From: John Fastabend <john.fastabend@gmail.com>
To: Yonghong Song <yhs@meta.com>, Martin KaFai Lau <martin.lau@linux.dev>
Cc: Alexei Starovoitov <ast@kernel.org>,
Andrii Nakryiko <andrii@kernel.org>,
Daniel Borkmann <daniel@iogearbox.net>,
kernel-team@fb.com, Martin KaFai Lau <martin.lau@kernel.org>,
bpf@vger.kernel.org
Subject: Re: [PATCH bpf-next v7 3/4] bpf: Add kfunc bpf_rcu_read_lock/unlock()
Date: Mon, 21 Nov 2022 18:03:42 -0800 [thread overview]
Message-ID: <637c2dfe3277f_18ed920828@john.notmuch> (raw)

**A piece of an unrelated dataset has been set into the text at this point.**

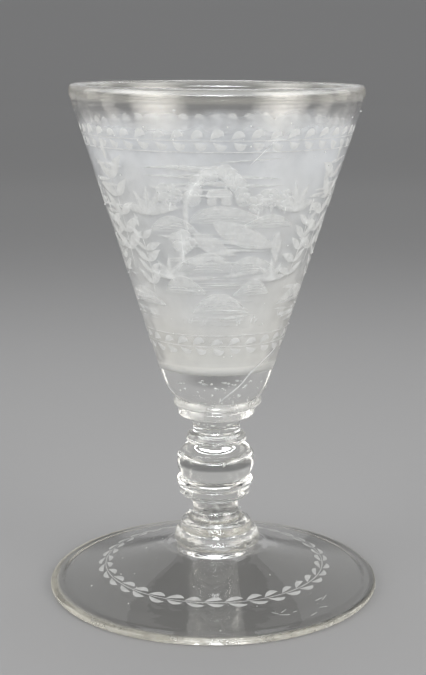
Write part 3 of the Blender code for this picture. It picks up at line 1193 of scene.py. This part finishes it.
def make_bowl_and_foot_seeds():
    """Bubbles in the solid base of the bowl, specks on its wall, and bubbles in the foot."""
    slip = random.Random(4)
    bowl = []
    for _ in range(64):
        height = slip.uniform(79.0, 87.0) * MM
        reach = (bowl_radius(height) - 1.5 * MM) * slip.random() ** 0.5
        angle = slip.uniform(0, math.tau)
        centre = glass_point(angle, reach, height)
        bowl.append((centre, slip.uniform(0.20, 0.42) * MM))
    # Specks laid on the outside of the bowl wall, each a painted glint of a bubble in it
    for _ in range(130):
        height = slip.uniform(95, 190) * MM
        angle = slip.uniform(0, math.tau)
        reach = bowl_radius(height) + unevenness(angle, height, False)
        centre = glass_point(angle, reach, height)
        bowl.append((centre, slip.uniform(0.13, 0.32) * MM))
    make_seeds("bowl_seeds", bowl, slip)
    foot = []
    for _ in range(34):
        radius = slip.uniform(20, 60) * MM
        angle = slip.uniform(0, math.tau)
        height = foot_top_height(radius) - slip.uniform(0.8, 2.0) * MM
        centre = glass_point(angle, radius, height)
        foot.append((centre, slip.uniform(0.12, 0.30) * MM))
    make_seeds("foot_seeds", foot, slip)


def make_stem_seeds():
    """A few larger bubbles close under the surface of the knops and the neck between them."""
    slip = random.Random(12)
    places = []
    for node in ("upper_neck", "ring_knop", "ball_knop", "stem_base", "foot_boss"):
        low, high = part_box(node)
        for _ in range(6):
            height = low.z + (high.z - low.z) * slip.uniform(0.25, 0.75)
            reach = min(high.x, 13 * MM) * slip.uniform(0.3, 0.8)
            angle = slip.uniform(0, math.tau)
            centre = glass_point(angle, reach, height)
            places.append((centre, slip.uniform(0.22, 0.50) * MM))
    make_seeds("stem_seeds", places, slip)


def make_scratches():
    """The crack low on the bowl, a scratch high on it, and a few on the foot where it was handled."""
    white = frosted("bright_scratch", 1.0, 0.05)
    crack = smooth_path([(29, 99.5), (15.3, 91.5), (9.2, 85.5), (2.5, 80.0), (1.3, 77.6)])
    for name, path, width in (
        ("bowl_crack", crack, 0.60),
        ("bowl_scratch", line((11.6, 170.8), (20.6, 179.4), 12), 0.20),
    ):
        shape = engraving()
        even_stroke(shape, bowl_sheet(0), path, width)
        engraved_piece(name, shape, white)
    shape = engraving()
    slip = random.Random(9)
    for _ in range(9):
        place = foot_sheet(slip.uniform(22, 52), slip.uniform(52, 60))
        start = (slip.uniform(-4, 4), slip.uniform(-1, 1))
        end = (start[0] + slip.uniform(2, 7), start[1] + slip.uniform(-1.5, 1.5))
        even_stroke(shape, place, line(start, end, 8), 0.16)
    engraved_piece("foot_scratches", shape, white)


# ---------------- stage, lights and camera


def make_floor():
    """A plain floor, which curves up into a wall all round."""
    outline = [(0.0, 0.0), (FLOOR_FLAT, 0.0)]
    outline += arc((FLOOR_FLAT, SWEEP_CURVE), (SWEEP_CURVE, SWEEP_CURVE), -90, 0, 16)[1:]
    outline.append((FLOOR_FLAT + SWEEP_CURVE, SWEEP_HEIGHT))
    shape = bmesh.new()
    points = [shape.verts.new((radius, 0, height)) for radius, height in outline]
    edges = [shape.edges.new(pair) for pair in zip(points, points[1:])]
    bmesh.ops.spin(shape, geom=points + edges, axis=(0, 0, 1), cent=(0, 0, 0), angle=math.tau, steps=96)
    bmesh.ops.remove_doubles(shape, verts=shape.verts, dist=0.1 * MM)
    bmesh.ops.recalc_face_normals(shape, faces=shape.faces)
    for face in shape.faces:
        face.smooth = True
    floor = linked_object("studio_sweep", shape)
    floor.data.materials.append(studio_paper())
    floor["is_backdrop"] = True


def make_world():
    """A dark room above the sweep."""
    world = bpy.data.worlds.new("studio")
    bpy.context.scene.world = world
    world.use_nodes = True
    background = world.node_tree.nodes["Background"]
    background.inputs["Color"].default_value = (*ROOM_COLOUR, 1)


def soft_box(name, azimuth, distance, height, width, tall, radiance, spread, colour):
    """A soft box aimed at the middle of the glass. Azimuth 0 is the camera's side, and 90 its right."""
    data = bpy.data.lights.new(name, "AREA")
    data.shape = "RECTANGLE"
    data.size, data.size_y = width, tall
    data.color = colour
    data.energy = radiance * width * tall * math.pi
    data.spread = math.radians(spread)
    lamp = bpy.data.objects.new(name, data)
    around = math.radians(azimuth)
    lamp.location = (distance * math.sin(around), -distance * math.cos(around), height)
    aim = Vector((0, 0, TOTAL_HEIGHT * 0.55)) - lamp.location
    lamp.rotation_mode = "QUATERNION"
    lamp.rotation_quaternion = aim.to_track_quat("-Z", "Y")
    lamp.visible_camera = False
    bpy.context.scene.collection.objects.link(lamp)


def make_lights():
    for box in SOFT_BOXES:
        soft_box(*box)


def make_camera():
    data = bpy.data.cameras.new("camera")
    data.lens = CAMERA_LENS
    data.sensor_width = 36.0
    data.clip_start = 0.01
    camera = bpy.data.objects.new("camera", data)
    camera.location = (CAMERA_SIDE, -CAMERA_DISTANCE, CAMERA_HEIGHT)
    camera.rotation_euler = Euler((math.pi / 2 - CAMERA_PITCH, 0, 0))
    bpy.context.scene.collection.objects.link(camera)
    bpy.context.scene.camera = camera


def set_light_paths():
    """Deep paths for stacked glass, and no caustics: lamps reach through glass by its own shader."""
    cycles = bpy.context.scene.cycles
    cycles.max_bounces = 32
    cycles.glossy_bounces = 16
    cycles.transmission_bounces = 32
    cycles.transparent_max_bounces = 64
    cycles.caustics_refractive = False
    cycles.caustics_reflective = False
    bpy.context.scene.view_settings.view_transform = "Standard"


make_camera()
make_world()
make_floor()
make_lights()
set_light_paths()
make_foot()
stem_glass = clear_glass("stem_clear_glass", STEM_TINT, 0.05)
wrinkled_glass = clear_glass("wrinkled_stem_glass", STEM_TINT, 0.8, waves_per_metre=WRINKLES_PER_METRE)
# The upper collar is whitened by a film of painted light.
collar_painted_light_glass = clear_glass("bloomed_collar_glass", STEM_TINT, 0.05, collar_painted_light, COLLAR_PAINTED_LIGHT_COLOUR)
make_bead("foot_boss", wrinkled_glass)
make_stem_base(wrinkled_glass)
for ring in ("upper_collar_top_ring", "upper_collar_bottom_ring"):
    make_bead(ring, collar_painted_light_glass)
for ring in ("lower_collar_top_ring", "lower_collar_bottom_ring", "ring_knop", "ball_knop"):
    make_bead(ring, stem_glass)
make_upper_neck(stem_glass)
make_bowl()
soft_cut = frosted("soft_bowl_engraving", 0.52, 0.35)
bright_cut = frosted("bright_bowl_engraving", 0.75, 0.4)
leaf_cut = frosted("leaf_bowl_engraving", 0.68, 0.3)
make_bowl_garlands(leaf_cut, bright_cut)
make_frieze(soft_cut, leaf_cut, bright_cut)
make_foot_garland()
make_bowl_and_foot_seeds()
make_stem_seeds()
make_scratches()

boxes = {"cad": CAD_BOX, "visual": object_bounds()}
{name: [list(corner) for corner in box] for name, box in boxes.items()}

In-Reply-To: <8166d67a-de10-7c6a-c0c5-976fbac37a55@meta.com>
Yonghong Song wrote:
>
>
> On 11/21/22 2:56 PM, Martin KaFai Lau wrote:
> > On 11/21/22 12:01 PM, Yonghong Song wrote:
> >>
> >>
> >> On 11/21/22 11:41 AM, Martin KaFai Lau wrote:
> >>> On 11/21/22 9:05 AM, Yonghong Song wrote:
> >>>> @@ -4704,6 +4715,15 @@ static int check_ptr_to_btf_access(struct
> >>>> bpf_verifier_env *env,
> >>>> return -EACCES;
> >>>> }
> >>>> + /* Access rcu protected memory */
> >>>> + if ((reg->type & MEM_RCU) && env->prog->aux->sleepable &&
> >>>> + !env->cur_state->active_rcu_lock) {
> >>>> + verbose(env,
> >>>> + "R%d is ptr_%s access rcu-protected memory with off=%d,
> >>>> not rcu protected\n",
> >>>> + regno, tname, off);
> >>>> + return -EACCES;
> >>>> + }
> >>>> +
> >>>> if (env->ops->btf_struct_access && !type_is_alloc(reg->type)) {
> >>>> if (!btf_is_kernel(reg->btf)) {
> >>>> verbose(env, "verifier internal error: reg->btf must
> >>>> be kernel btf\n");
> >>>> @@ -4731,12 +4751,27 @@ static int check_ptr_to_btf_access(struct
> >>>> bpf_verifier_env *env,
> >>>> if (ret < 0)
> >>>> return ret;
> >>>> + /* The value is a rcu pointer. The load needs to be in a rcu
> >>>> lock region,
> >>>> + * similar to rcu_dereference().
> >>>> + */
> >>>> + if ((flag & MEM_RCU) && env->prog->aux->sleepable &&
> >>>> !env->cur_state->active_rcu_lock) {
> >>>> + verbose(env,
> >>>> + "R%d is rcu dereference ptr_%s with off=%d, not in
> >>>> rcu_read_lock region\n",
> >>>> + regno, tname, off);
> >>>> + return -EACCES;
> >>>> + }
> >>>
> >>> Would this make the existing rdonly use case fail?
> >>>
> >>> SEC("fentry.s/" SYS_PREFIX "sys_getpgid")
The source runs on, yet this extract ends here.